The Vice is the name given by John Heywood, in 1532, to the devilish tempter of the morality plays, who seeks the soul of Everyman and his hapless fellows. In doing so he is fond of disguises, typically as a false priest, and as the audience need to know, the guise is donned on stage, enabling a metatheatrical bridge between Vice and auditors as those in the know.
Shakespeare adored the role, and repeatedly fused it with other roles to create some of his most enduring characters. Richard Crookback showed him the capering way, fusing the Vice to the Usurping Brother and the Deformed Villain, as well as the King. Falstaff’s bulk is that of the Lord of Misrule, and his cowardice that of the Braggart Soldier, but Hal calls him a “reverend vice”, and he’s not wrong. Feste names himself as a vice when he sings to Malvolio, needlessly disguised as Sir Topas, and it is his fool’s whirligig of revenge on the steward that drives much of the play’s action. Iago the terrible, the second-longest role in the canon, is at once the Vice and an astonishingly twisted version of the Plautine Clever Slave, and Othello recognises it at the last when he asks why “this demi-devil … hath thus ensnared my soul and body”, and gets no reply.
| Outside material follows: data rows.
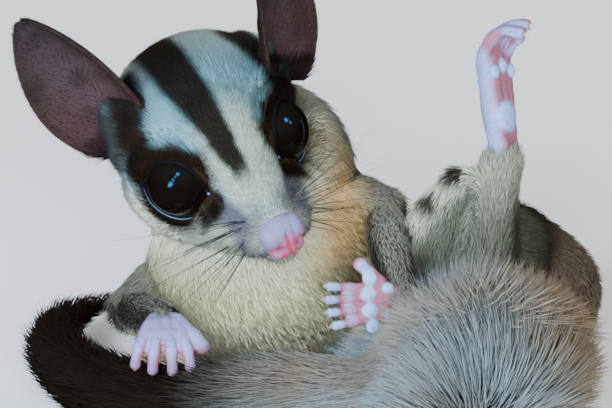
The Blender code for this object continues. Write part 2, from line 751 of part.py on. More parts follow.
def main():
    """Build every part of the body, each clear of the room that those before it take up."""
    rooms = []

    def fit(obj):
        rest_on_floor(obj)
        room = room_of(obj)
        trim(obj, rooms)
        rooms.append(room)
        return obj

    for side_name, side in SIDES.items():
        bm = bmesh.new()
        add_ball(bm, eye_centre(side), (EYEBALL_RADIUS,) * 3, frame_along(eye_axis(side)), 18, 10)
        finish(fit(mesh_object("eye_" + side_name, bm)), "eye_black")

    nose = fuse("nose", build_nose, 0.3, 5)
    carve_nose(nose)
    finish(fit(thin_out(nose, 330)), "pink_skin")

    head = fuse("head", build_head, 0.5, 8)
    carve_face(head)
    finish(fit(thin_out(head, 1500)), "cream_fur")

    for side_name in SIDES:
        finish(fit(make_ear(side_name)), "ear_skin")

    trunk = fit(thin_out(fuse("trunk", build_trunk, 1.0, 12), 1200))
    discs = (
        ((-10.0, 15.6, 33.0), (0.52, 0.48, -0.70), 40.0),
        ((4.5, 15.0, 16.0), (0.90, 0.05, -0.43), 24.0),
        ((19.0, 16.0, 13.2), (0.98, 0.18, 0.0), 24.0),
    )
    seeds = {
        "neck": (-11.0, 18.0, 38.0),
        "chest": (-7.0, 14.0, 22.0),
        "belly": (12.0, 14.5, 13.5),
        "hips": (28.0, 17.0, 13.0),
    }
    blades = [disc_cutter(*disc) for disc in discs]
    for name, piece in part_by(trunk, blades, seeds).items():
        finish(piece, "grey_fur" if name == "hips" else "cream_fur")

    for side_name in SIDES:
        arm = LIMBS["arm_" + side_name]
        leg = LIMBS["leg_" + side_name]
        limbs = (
            ("upper_arm_", lambda bm: build_upper(bm, arm, 5.0), 260),
            ("forearm_", lambda bm: build_lower(bm, arm, 3.1, 2.3), 240),
            ("thigh_", lambda bm: build_upper(bm, leg, 7.4), 320),
            ("shin_", lambda bm: build_lower(bm, leg, 5.2, 3.3), 300),
        )
        for name, build, triangles in limbs:
            finish(fit(thin_out(fuse(name + side_name, build, 0.6, 6), triangles)), "grey_fur")
        for name in ("hand_" + side_name, "foot_" + side_name):
            paw = fuse(name, lambda bm: build_paw(bm, PAWS[name]), 0.28, 3)
            finish(fit(thin_out(paw, 520)), "pink_skin")

    build_tail(rooms)
    for name, build in (("membrane_left", build_membrane_left), ("membrane_right", build_membrane_right)):
        finish(fit(thin_out(fuse(name, build, 0.6, 5), 320)), "dark_fur")
    for room in rooms:
        bpy.data.objects.remove(room)


for old in list(bpy.data.objects):
    bpy.data.objects.remove(old)

glider = bpy.data.collections.new("sugar_glider")
bpy.context.scene.collection.children.link(glider)
cutters = bpy.data.collections.new("cutters")
bpy.context.scene.collection.children.link(cutters)
floor_shift = Vector((-FLOOR_CENTRE[0], -FLOOR_CENTRE[1], 0.0))

main()
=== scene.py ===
"""A sugar glider at life size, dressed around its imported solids: skin, coat, eyes, ears, paws and whiskers.

The tables repeat the places that the solids were made from. Their lengths are millimetres above the floor,
with the picture's right as +X and the viewer at -Y, and at() turns them into metres. The face and its
markings are laid out in the head's own frame: forward along the muzzle, up and left, in millimetres too.
"""
import math
import random

import bmesh
import bpy
import numpy as np
from mathutils import Matrix, Vector
from mathutils.bvhtree import BVHTree


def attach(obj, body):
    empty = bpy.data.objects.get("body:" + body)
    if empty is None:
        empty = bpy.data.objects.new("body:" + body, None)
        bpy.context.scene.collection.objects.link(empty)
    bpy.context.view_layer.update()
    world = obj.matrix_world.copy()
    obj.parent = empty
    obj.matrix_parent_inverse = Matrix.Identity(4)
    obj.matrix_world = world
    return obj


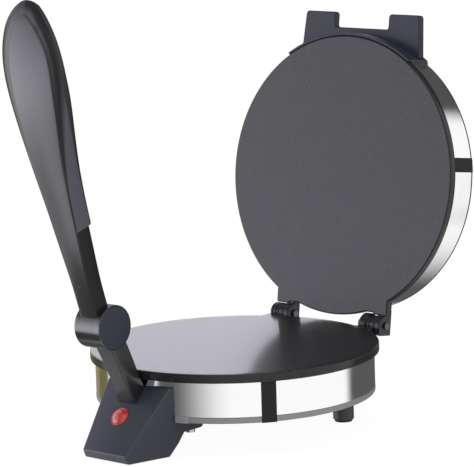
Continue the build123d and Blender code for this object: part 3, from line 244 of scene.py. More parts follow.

And perhaps most troublingly, because he seems to lack all awareness of the dubiety of his role, Duke Vincentio in Measure, for Measure repeatedly uses the word ‘vice’ to abhor its effects while disguising himself as a priest and ensnaring Angelo as well as Isabella in his web.
There are no singular answers, nor any simple ones, but we will round up these Vices and ask as many virtuous questions as we can, looking at each play hard and teasing out the dramatic and other profits that Shakespeare turned on his long dalliance with the “old Vice” of the moralities.